PROBLEM STATEMENT
Output every line below without omitting or altering anything.

RECORDED INFORMATION

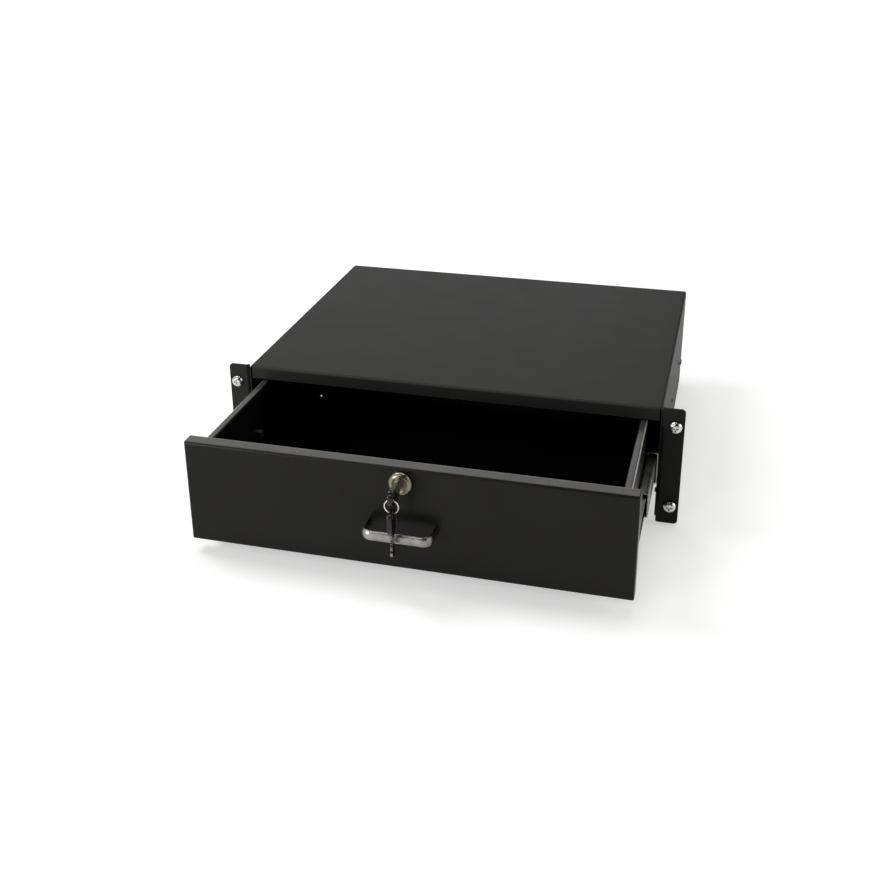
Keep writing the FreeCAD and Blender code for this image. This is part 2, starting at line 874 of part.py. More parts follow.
def make_cam():
    """Tongue that points sideways when the drawer is unlocked."""
    y0 = plug_rear_y
    y1 = cam_rear_y
    end_r = cam_width / 2
    nose_x = end_r - cam_reach
    bar = block(nose_x, 0, y0, y1, lock_z - end_r, lock_z + end_r)
    ends = [rod(end_r, V(x, y0, lock_z), V(x, y1, lock_z)) for x in (0, nose_x)]
    half = plug_neck / 2 + cam_fit
    socket = block(-half, half, y0 - over, y1 + over, lock_z - half, lock_z + half)
    return fuse([bar] + ends).cut(socket)


def make_cam_screw():
    length = cam_rear_y - tap_start_y - cam_screw_gap
    return domed_screw(cam_screw_head_r, m4_head_height, m4_head_rim, m4_r - cam_screw_fit, length,
                       V(0, cam_rear_y, lock_z), V(0, -1, 0))


# ---- keys ----
def key_blade_shape():
    """Blade along +y from the bow's edge, with notches along its lower edge."""
    half = blade_width / 2
    neck = half - blade_shoulder
    tip = blade_length - blade_tip
    nose = half - blade_nose
    points = [(-bow_blade_socket, -neck), (-bow_blade_socket, neck), (0, neck), (0, half)]
    points += [(tip, half), (blade_length, nose), (blade_length, -nose), (tip, -neck)]
    last_cut = tip - blade_shoulder
    pitch = (last_cut - blade_plain - blade_shoulder) / blade_cuts
    for i in range(blade_cuts):
        rise = ((i * 3) % blade_cuts) / (blade_cuts - 1)
        depth = blade_cut * (blade_cut_least + (1 - blade_cut_least) * rise)
        end = last_cut - i * pitch
        points += [(end, -half), (end - pitch * blade_cut_slope, depth - half)]
        points += [(end - pitch * (1 - blade_cut_slope), depth - half)]
    points += [(blade_plain, -half), (0, -half), (0, -neck)]
    corners = [at(u, v, -blade_thickness / 2, "yz") for u, v in points]
    return Part.Face(Part.makePolygon(corners + [corners[0]])).extrude(V(blade_thickness, 0, 0))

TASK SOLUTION
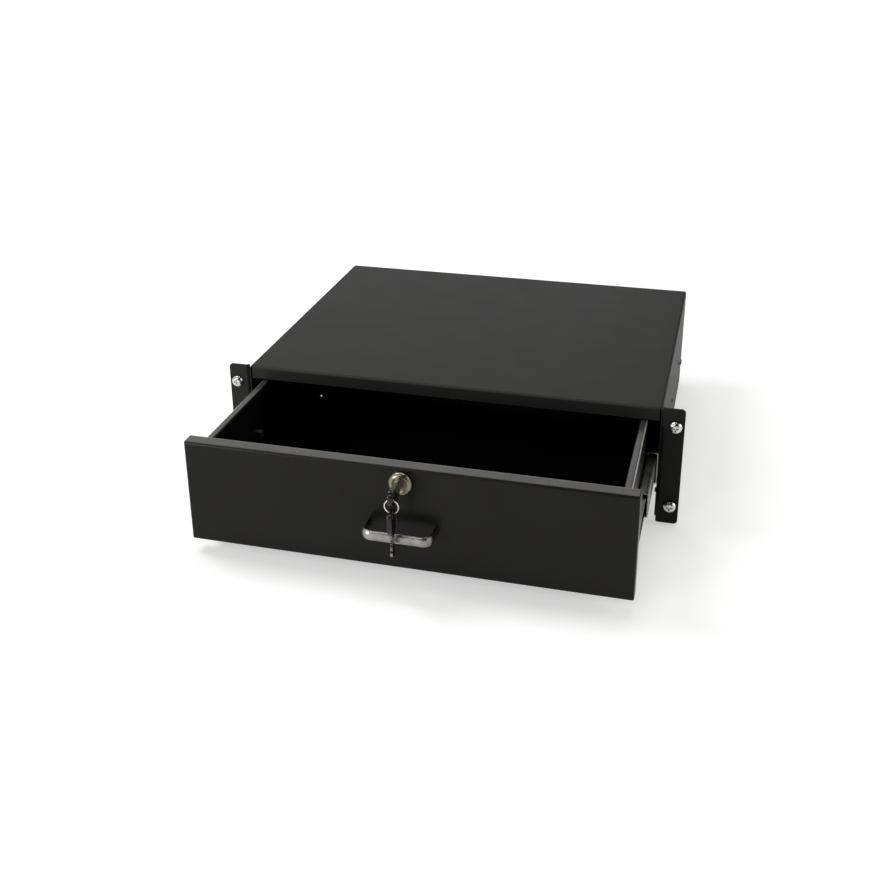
Keep writing the FreeCAD and Blender code for this image. This is part 2, starting at line 874 of part.py. More parts follow.
def make_cam():
    """Tongue that points sideways when the drawer is unlocked."""
    y0 = plug_rear_y
    y1 = cam_rear_y
    end_r = cam_width / 2
    nose_x = end_r - cam_reach
    bar = block(nose_x, 0, y0, y1, lock_z - end_r, lock_z + end_r)
    ends = [rod(end_r, V(x, y0, lock_z), V(x, y1, lock_z)) for x in (0, nose_x)]
    half = plug_neck / 2 + cam_fit
    socket = block(-half, half, y0 - over, y1 + over, lock_z - half, lock_z + half)
    return fuse([bar] + ends).cut(socket)


def make_cam_screw():
    length = cam_rear_y - tap_start_y - cam_screw_gap
    return domed_screw(cam_screw_head_r, m4_head_height, m4_head_rim, m4_r - cam_screw_fit, length,
                       V(0, cam_rear_y, lock_z), V(0, -1, 0))


# ---- keys ----
def key_blade_shape():
    """Blade along +y from the bow's edge, with notches along its lower edge."""
    half = blade_width / 2
    neck = half - blade_shoulder
    tip = blade_length - blade_tip
    nose = half - blade_nose
    points = [(-bow_blade_socket, -neck), (-bow_blade_socket, neck), (0, neck), (0, half)]
    points += [(tip, half), (blade_length, nose), (blade_length, -nose), (tip, -neck)]
    last_cut = tip - blade_shoulder
    pitch = (last_cut - blade_plain - blade_shoulder) / blade_cuts
    for i in range(blade_cuts):
        rise = ((i * 3) % blade_cuts) / (blade_cuts - 1)
        depth = blade_cut * (blade_cut_least + (1 - blade_cut_least) * rise)
        end = last_cut - i * pitch
        points += [(end, -half), (end - pitch * blade_cut_slope, depth - half)]
        points += [(end - pitch * (1 - blade_cut_slope), depth - half)]
    points += [(blade_plain, -half), (0, -half), (0, -neck)]
    corners = [at(u, v, -blade_thickness / 2, "yz") for u, v in points]
    return Part.Face(Part.makePolygon(corners + [corners[0]])).extrude(V(blade_thickness, 0, 0))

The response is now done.